The United States claims that its vote against was motivated by concern for freedom of speech. We have the Explanation of Vote that the United States gave at the committee stage:
The United States Supreme Court has consistently affirmed the constitutional right to freedom of speech and the rights of peaceful assembly and association, including by avowed Nazis
That sounds good and noble. But consider this–why does the United States government believe that avowed Nazis have freedom of speech, but that Julian Assange does not? You can have freedom of speech to advocate the murder of Jews and immigrants, but not to reveal U.S. war crimes?
Imperial Interests
Why was the U.S. government targeting journalists in the invasion of Iraq? The U.S. believes in freedom of speech when it serves its imperial interests. It does not do so otherwise. This is the very worst kind of high-sounding hypocrisy, in aid of defending the Nazis in Ukraine.

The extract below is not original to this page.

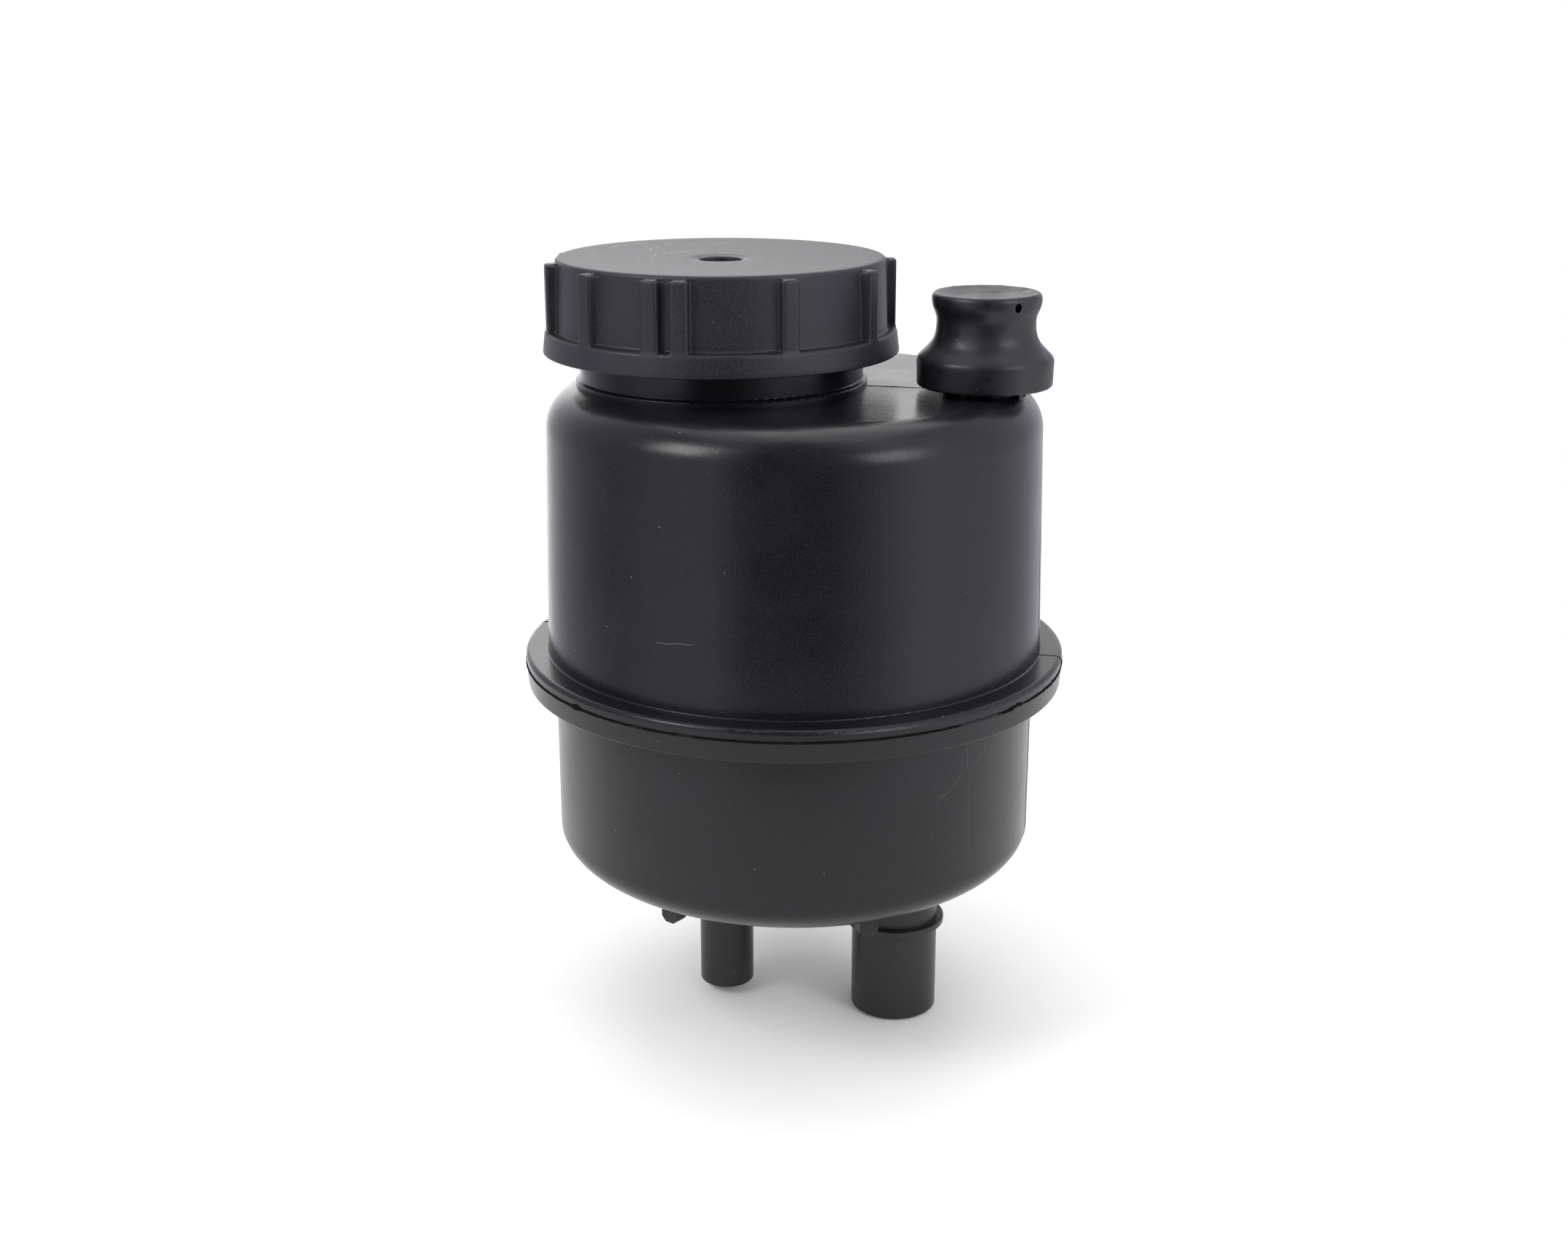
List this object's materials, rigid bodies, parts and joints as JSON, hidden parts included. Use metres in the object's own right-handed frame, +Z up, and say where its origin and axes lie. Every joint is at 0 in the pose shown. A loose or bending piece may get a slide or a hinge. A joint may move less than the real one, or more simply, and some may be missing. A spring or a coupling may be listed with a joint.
{
  "type": "hydraulic reservoir",
  "caption": "Welded black plastic hydraulic oil reservoir with a ribbed screw cap, a rubber-covered vent, a return filter inside and hose stubs underneath.",
  "frame": {"origin": "on the tank's axis at the underside of its flange", "axes": "+Z up along the tank's axis, +X towards the vent and the suction stub, with the filler neck and the return stub on -X"},
  "size_m": [0.1533, 0.1532, 0.2206],
  "materials": {
    "shell_plastic": "black moulded nylon, satin",
    "cap_plastic": "dark blue-grey moulded plastic, matte",
    "hub_plastic": "black moulded plastic",
    "natural_plastic": "natural nylon",
    "boot_rubber": "moulded black rubber, satin",
    "seal_rubber": "black nitrile rubber",
    "breather_foam": "open-cell foam",
    "steel_screen": "woven steel screen",
    "spring_steel": "drawn spring wire",
    "filter_steel": "zinc-plated sheet steel",
    "filter_paper": "resin-treated pleated filter paper"
  },
  "bodies": {
    "tank": {"upper_shell": "shell_plastic", "lower_shell": "shell_plastic", "return_hose_stub": "shell_plastic", "suction_hose_stub": "shell_plastic", "weld_bead": "shell_plastic", "vent_foam": "breather_foam", "vent_splash_guard": "shell_plastic", "strainer_basket": "natural_plastic", "strainer_screen": "steel_screen", "hold_down_spring": "spring_steel", "baffle_plate": "shell_plastic", "suction_baffle": "shell_plastic"},
    "cap_seal": {"cap_slip_ring": "natural_plastic", "cap_gasket": "seal_rubber"},
    "cap": {"filler_cap": "cap_plastic", "dipstick_hub": "hub_plastic", "dipstick_blade": "natural_plastic"},
    "vent_cover": {"vent_boot": "boot_rubber"},
    "filter_element": {"filter_top_plate": "filter_steel", "filter_bottom_plate": "filter_steel", "filter_media": "filter_paper", "filter_core": "filter_steel", "filter_wrap": "filter_steel", "filter_seal": "seal_rubber"}
  },
  "joints": [
    {"name": "cap_lift", "type": "slide", "parent": "tank", "child": "cap_seal", "axis": [0, 0, 1], "range_m": [0, 0.024]},
    {"name": "cap_turn", "type": "hinge", "parent": "cap_seal", "child": "cap", "pos_m": [-0.0207, 0, 0.1], "axis": [0, 0, 1], "range_deg": [0, 1440]},
    {"name": "vent_boot_pull", "type": "slide", "parent": "tank", "child": "vent_cover", "axis": [0, 0, 1], "range_m": [0, 0.026]},
    {"name": "filter_lift", "type": "slide", "parent": "tank", "child": "filter_element", "axis": [0, 0, 1], "range_m": [0, 0.004], "stiffness_N_per_m": 3000, "springref_m": -0.01, "deforming": ["hold_down_spring"]}
  ],
  "couplings": [
    {"joint": "cap_lift", "follows": "cap_turn", "m_per_rad": 0.00095492}
  ]
}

The second reason the United States gives is that Russia is making the whole thing up:
a document most notable for its thinly veiled attempts to legitimize Russian disinformation campaigns denigrating neighboring nations and promoting the distorted Soviet narrative of much of contemporary European history, using the cynical guise of halting Nazi glorification.
The problem here is that it is very difficult to portray The Times of Israel or 50 bipartisan U.S. congressional representatives as a Russian disinformation campaign. There is no historical doubt whatsoever of Ukrainian nationalist forces’ active support of Nazism and participation in genocide, not just of Jews and Roma but of Poles and religious minorities. There is no doubt whatsoever of the modern glorification in Ukraine of these evil people.

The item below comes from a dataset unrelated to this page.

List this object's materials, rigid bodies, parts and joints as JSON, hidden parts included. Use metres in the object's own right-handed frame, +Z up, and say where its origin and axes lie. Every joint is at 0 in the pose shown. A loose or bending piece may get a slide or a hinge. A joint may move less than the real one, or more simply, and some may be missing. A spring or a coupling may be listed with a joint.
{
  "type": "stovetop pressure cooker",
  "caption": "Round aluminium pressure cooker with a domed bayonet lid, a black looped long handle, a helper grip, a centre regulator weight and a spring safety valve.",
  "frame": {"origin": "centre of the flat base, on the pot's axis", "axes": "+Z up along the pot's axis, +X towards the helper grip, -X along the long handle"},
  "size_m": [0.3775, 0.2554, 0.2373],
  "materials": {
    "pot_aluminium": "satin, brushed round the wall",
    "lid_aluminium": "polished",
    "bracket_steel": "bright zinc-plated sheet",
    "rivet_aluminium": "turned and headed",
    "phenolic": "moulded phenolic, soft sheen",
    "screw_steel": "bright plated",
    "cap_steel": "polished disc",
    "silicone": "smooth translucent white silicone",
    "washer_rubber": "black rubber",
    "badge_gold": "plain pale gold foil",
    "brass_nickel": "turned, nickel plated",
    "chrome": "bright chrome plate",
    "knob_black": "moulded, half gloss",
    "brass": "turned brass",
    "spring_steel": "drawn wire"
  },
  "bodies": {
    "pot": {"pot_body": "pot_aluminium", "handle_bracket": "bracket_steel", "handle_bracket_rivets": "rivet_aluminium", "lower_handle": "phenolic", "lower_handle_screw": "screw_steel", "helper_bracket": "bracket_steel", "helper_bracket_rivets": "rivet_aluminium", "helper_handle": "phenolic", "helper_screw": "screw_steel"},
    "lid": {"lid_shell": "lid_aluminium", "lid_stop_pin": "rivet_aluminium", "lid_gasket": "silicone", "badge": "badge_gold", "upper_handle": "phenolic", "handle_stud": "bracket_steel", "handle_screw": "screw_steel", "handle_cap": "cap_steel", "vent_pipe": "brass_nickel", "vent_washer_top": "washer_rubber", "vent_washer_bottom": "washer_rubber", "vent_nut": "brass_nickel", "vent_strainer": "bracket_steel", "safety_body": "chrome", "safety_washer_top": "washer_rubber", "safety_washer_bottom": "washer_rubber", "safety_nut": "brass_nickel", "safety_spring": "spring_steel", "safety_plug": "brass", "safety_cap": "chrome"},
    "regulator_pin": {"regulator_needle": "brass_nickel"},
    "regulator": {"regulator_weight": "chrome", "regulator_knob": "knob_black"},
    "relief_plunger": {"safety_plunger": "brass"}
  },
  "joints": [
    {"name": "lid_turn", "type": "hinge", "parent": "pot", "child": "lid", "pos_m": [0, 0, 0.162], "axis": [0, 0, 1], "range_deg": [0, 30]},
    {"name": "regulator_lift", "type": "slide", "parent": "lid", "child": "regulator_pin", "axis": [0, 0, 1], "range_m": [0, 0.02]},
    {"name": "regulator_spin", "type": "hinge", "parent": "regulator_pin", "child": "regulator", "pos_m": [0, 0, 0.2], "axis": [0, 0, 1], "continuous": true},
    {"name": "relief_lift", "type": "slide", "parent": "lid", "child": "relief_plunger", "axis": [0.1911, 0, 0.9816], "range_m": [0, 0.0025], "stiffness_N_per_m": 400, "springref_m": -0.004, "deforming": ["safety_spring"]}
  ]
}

It is of course not just Ukraine. In Estonia, Latvia and Lithuania the record of collaboration with Nazis, of active participation in fighting for Nazis, and in active participation in genocide is extremely shaming. Throughout Eastern Europe there is a failure in these “victim nations” to look history squarely in the eye and to admit what happened–a failure the United States in actually promoting as “a campaign against Russian disinformation”.
I recommend to you the website Defending History, run by the admirable David Katz, which is a large and valuable resource on this website from a Lithuanian Jewish perspective that cannot remotely be dismissed as Russian or left-wing propaganda. The front page currently features the December 2021 naming of a square in the capital after Lithuanian “freedom fighter” Juokas Luksa “Daumantas,” a man who commenced the massacre of Jews in Vilnius ahead of the arrival of German forces.
These are precisely the kind of commemorations the resolution is against. There has been a rash of destruction of Soviet war memorials and even war graves, and erection of commemorations, in various form, of Nazis throughout the Baltic states. That is what paras 6 and 7 of the resolution refer to, and there is no doubt whatsoever of the truth of these events. It is not “Russian disinformation”.
However the European Union, in support of its Baltic states members and their desire to forget or deny historical truth and to build a new national myth expunging their active role in the genocide of their Jewish and Roma populations, would not support the UN Resolution on Nazism. The EU countries abstained, as did the UK. The truth of course is that NATO intends to use the descendants of Eastern European racists against Russia much as Hitler did, at least in a cold war context.
You won’t find that in the Explanation of Vote.